If your team is small and engineering can ship onboarding changes quickly, the problem may not exist yet. The bottleneck appears when you have multiple stakeholders who want to change onboarding and engineering can't keep up. Until then, hard-coded onboarding is often simpler and more maintainable.

If your onboarding involves sensitive business logic like payments, security, or compliance, keep that logic in your backend where you can validate and audit it, not in a configurable UI layer. Configurability is best for guidance, education, and user experience, not for enforcing rules or processing transactions.

Thinking Through Next Steps

The first step is to clarify what you're trying to improve. Look at your activation data. Where do users drop off during onboarding? How often do you want to change onboarding, and what's blocking you today? Is it engineering capacity, deploy risk, or lack of tooling?

Next, decide who should own onboarding iteration. If it's product or growth, they need a way to make changes without engineering. If it's engineering, the current process might be fine, or you might just need better tooling for engineers.

Then, evaluate the approaches using the decision frameworks above. If you're changing onboarding less than once per quarter, stay hard-coded. If you have five or more user segments requiring different flows, you need targeting logic that rules out simple feature flags.
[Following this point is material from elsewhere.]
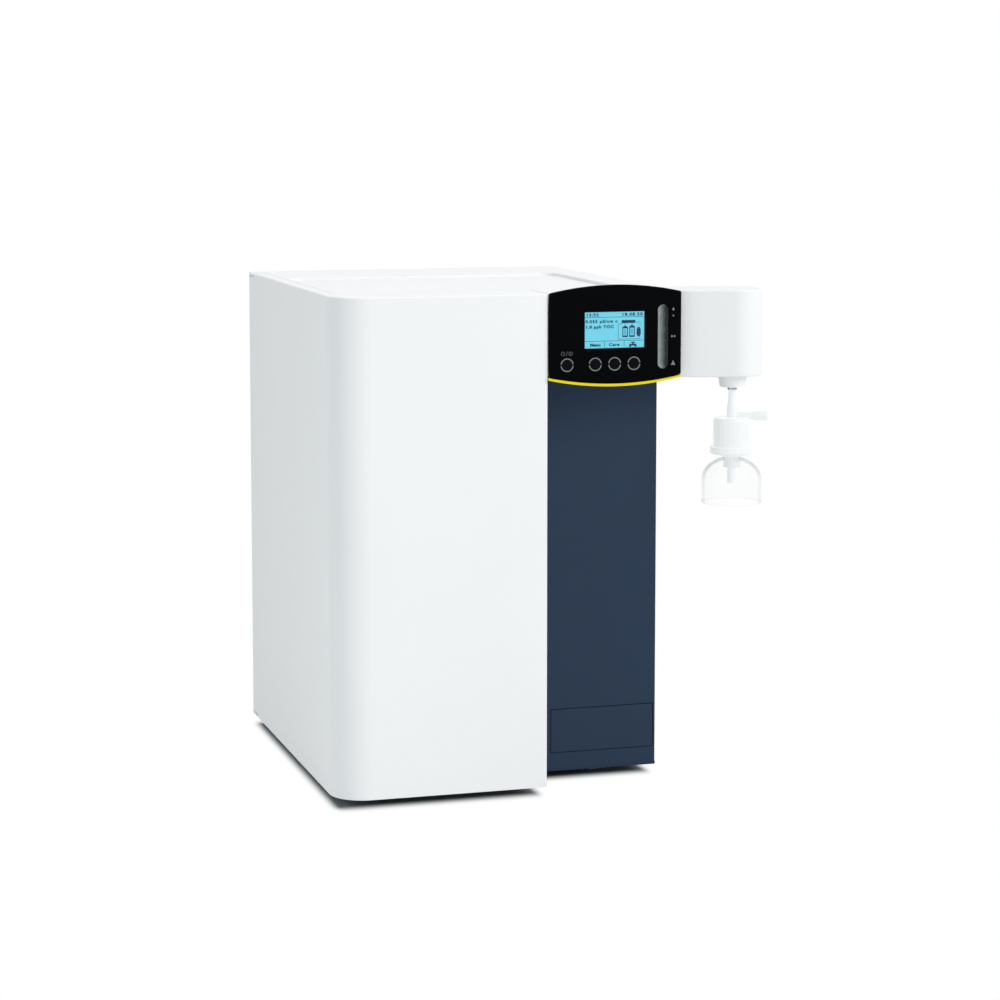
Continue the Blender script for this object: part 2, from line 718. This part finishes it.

If you're changing onboarding weekly and have the budget, a dedicated tool makes sense. If statistical rigor matters more than iteration speed, use your experimentation platform.

Start small. Pick one high-impact onboarding flow and make it configurable. Focus on flows where you have clear evidence of drop-off and a hypothesis about what would improve it. Avoid the trap of optimizing low-impact steps just because they're easy to change. Measure whether iteration speed improves and whether activation metrics move. If it works, expand. If it doesn't, you've learned something without over-investing.

The goal isn't to make everything configurable. It's to remove the bottlenecks that prevent you from improving onboarding at the pace you need.